Innovative minute displays in the late 17th century

Following the introduction of the balance spring in the mid-1670s, timekeeping was revolutionised. Watches had previously almost casually marked time but were now suddenly able to keep time to within a couple of minutes per day. In fact, so dramatic was the impact of the balance spring that, by 1680, most new watches incorporated the device.

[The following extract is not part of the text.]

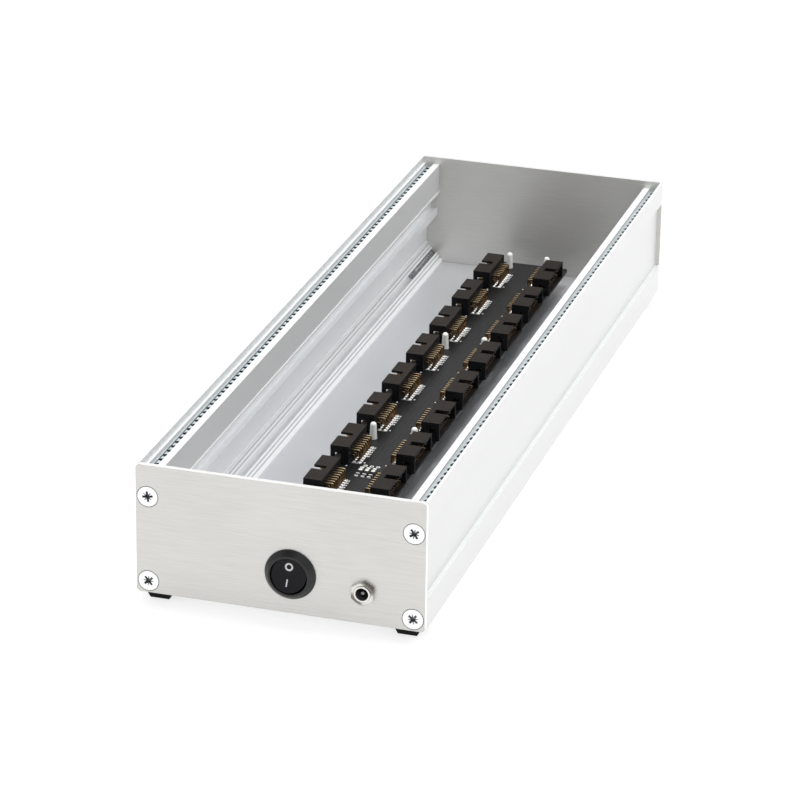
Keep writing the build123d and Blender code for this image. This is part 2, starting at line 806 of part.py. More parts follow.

Metropolitan Museum of Art New York – MET public domain image

Before the balance spring’s introduction, the vast majority of watches had only a single hand which moved from hour to hour, indicating on a ring calibrated for each half- or quarter-hour. Only a fraction of pre-balance spring watches displayed minutes yet the greater accuracy afforded by the balance spring’s introduction meant that minute display was now not only practical, but desirable. During this period there were no hard and fast rules for the display of minutes on a watch dial and, in England, a range of innovative time displays began to appear towards the end of the 17th and beginning of the 18th centuries. Shown above is a watch by Richard Colston. This watch, which dates to circa 1690, has broad apertures at the top through which the hours are displayed with additional markings for quarter hours. Minutes are shown at the edge of the dial and indicated via a central hand (the tip of the hand in the photograph has been broken and shortened. At the base of the dial, a smaller aperture shows the current date.

Richard Colston – Ashmolean Museum Oxford – photo © Alex Barter

Another innovative form of time display from this period is the so-called wandering hour watch. Shown above is a ‘sun and moon’ watch made once again by Richard Colston and dating to the very late 1600s. Here the hour is shown on a disc through a large central aperture. The disc is divided into two, during daytime hours, a blazing sun is seen crossing the aperture, a central extended ray points to the hours marked to the edge of the aperture. The silver champlevé dial has hours marked from VI until VI. When the sun disappears below the VI at the right-hand side of the dial, a moon will appear at the VI position to the left side of the dial. An extended ray from the moon then points to the hours in a similar fashion to the sun but this time against a night sky. Minutes are shown at the edge of the dial and are indicated via a central hand.

Richard Colston, a watchmaker from London, was made Free of the Clockmakers’ Company in 1682 and died before 1710.